Sarvesh Kumar, a shopkeeper from Tatiyaganj, a village in the Indian state of Uttar Pradesh, found himself anxious after receiving his daughter’s high school results in early 2019. She had been marked absent despite having attended the exams. Kumar knew that getting an explanation would mean navigating the notoriously corrupt bureaucracy of the state, and that it wouldn’t be easy. Hoping for a solution, Kumar headed to Tatiyaganj’s ‘RTI Tea Stall’, where chai is served with awareness of peoples’ right to answers from the public authorities.

Like Freedom of Information laws elsewhere, the RTI – or the Right To Information Act – entitles any citizen to seek information from a government body by making a written application, either online or offline. Public Information Officers in those bodies are obligated to respond within 30 days and digitize certain records to make them accessible.

‘The RTI Act is revolutionary for the common man,’ states Krishna Murari Yadav, proprietor of the RTI Tea Stall. Known as KM Bhai, the 32-year-old learned about the RTI Act at a legal awareness event in his home town, Kanpur. He was quick to realize the dearth of knowledge around the act in rural areas where systemic inequities hinder access to information. ‘I went to villages around Kanpur to conduct awareness camps about the RTI Act but villagers laughed and tore the pamphlets in disbelief,’ he says.

Moolchand, a tea-maker employed by KM Bhai; helps him set-up the RTI Tea Stall. Credit: KM Bhai

The vision for RTI Tea Stall was conceived one evening while a dejected KM Bhai sat at a tea stall with his torn-up leaflets. That piqued the curiosity of the villagers around him and led to engaging conversation about people’s rights. ‘I realized that tea stall is this informal space with no visible power structures. Discussions over chai hit differently,’ he adds. Capitalizing on India’s tea stall culture, KM Bhai established the RTI Tea Stall in October 2013.

The roadside stall’s brick walls are adorned with informational posters and the counter is stacked with RTI pamphlets. Villagers in and around Tatiyagnaj come to drink piping hot tea and file RTIs – about 15,000 in the last 7 years, seeking information on issues from welfare schemes to dysfunctional street lights.

‘KM Bhai is our community’s information soldier,’ says Kumar who was able to get his daughter’s exam results rectified with information sought under the RTI Act.

But, KM Bhai’s work is getting tougher thanks to systemic efforts to undermine the act’s transparency since the rightwing BJP party, with Narendra Modi as Prime Minister, came to power in 2014. In 2019 new amendments were introduced to the RTI Act wherein the tenure and salaries of Chief Information Officers would be determined by the Central government. This obstructs the independence with which officers can act.

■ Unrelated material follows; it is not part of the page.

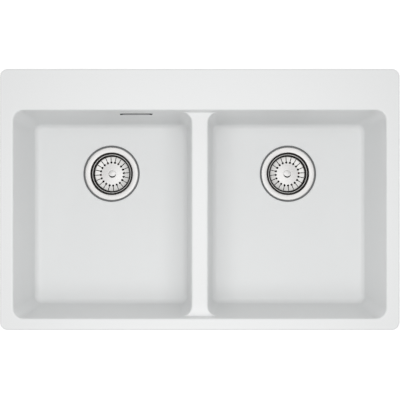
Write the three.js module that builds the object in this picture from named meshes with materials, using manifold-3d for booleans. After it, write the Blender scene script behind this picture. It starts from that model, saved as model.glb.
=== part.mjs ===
// A drop-in double bowl kitchen sink in moulded stone composite, with its two basket strainer wastes,
// its overflow, the waste pipework with a bottle trap, and the clips that pull it down on a worktop.
//
// Units are millimetres. The origin is the middle of the worktop cut-out, on the worktop's top face:
// +X is to the right, +Y is towards the tap ledge at the back, and +Z is up. The rim's underside is z = 0.

import * as THREE from "three";
import { mergeVertices } from "three/addons/utils/BufferGeometryUtils.js";
import Module from "manifold-3d";

const wasm = await Module();
wasm.setup();

// ---------------------------------------------------------------------------------------------------
// Driving dimensions
// ---------------------------------------------------------------------------------------------------

// Fits
const seatGap = 0.1; // between flat faces that press together
const slipGap = 0.4; // radial, between pieces that slide or turn in each other
const past = 1; // how far a cutting tool runs past the face that it cuts

// Basin: the rim and the opening
const overallWidth = 780;
const overallDepth = 510;
const rimHeight = 9;
const rimCornerRadius = 15;
const rimEdgeRadius = 3;
const sideRim = 26;
const frontRim = 23;
const tapLedge = 81;
const cutoutOverhang = 10; // how far the rim laps over the worktop

// Basin: the bowls
const bowlDepth = 200; // rim top to the floor beside the drain
const bowlCornerRadius = 20;
const bowlCornerTaper = 0.25; // how much tighter a corner gets for each millimetre that the wall leans in
const bowlEdgeRadius = 4;
const bowlFloorRadius = 12;
const draftDegrees = 3.4;
const floorFall = 3;
const dividerWidth = 33;
const dividerDrop = 30; // rim top to the top of the divider
const dividerEdgeRadius = 4;
const wallThickness = 6.5;
const floorThickness = 10;
const bridgeThickness = 6; // of the divider's top, over the gap between the bowls

// Basin: the underside
const gussetThickness = 7;
const gussetDrop = 24;
const gussetSpacing = 115;
const tapHoleRadius = 17.5;
const tapHoleDepth = 5;
const tapHoleSpacing = 115;
const sealWidth = 5;
const sealThickness = 1.7;
const sealFromEdge = 1.8;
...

Moreover, several RTI activists have been harassed for seeking information that might expose the inefficiencies of public officers. Local goons attempted to attack KM Bhai’s tea stall in 2015. Hurling threats to shut down shop, they dismantled the thatch-roof and broke chairs. KM Bhai suspects that the attack had to do with the large number of RTIs being filed on land conflict issues at the time.

Nevertheless, the RTI Tea Stall continues to thrive and KM Bhai plans to replicate the model across other regions: ‘In a democracy, constitutional rights are bigger than any ruling party.’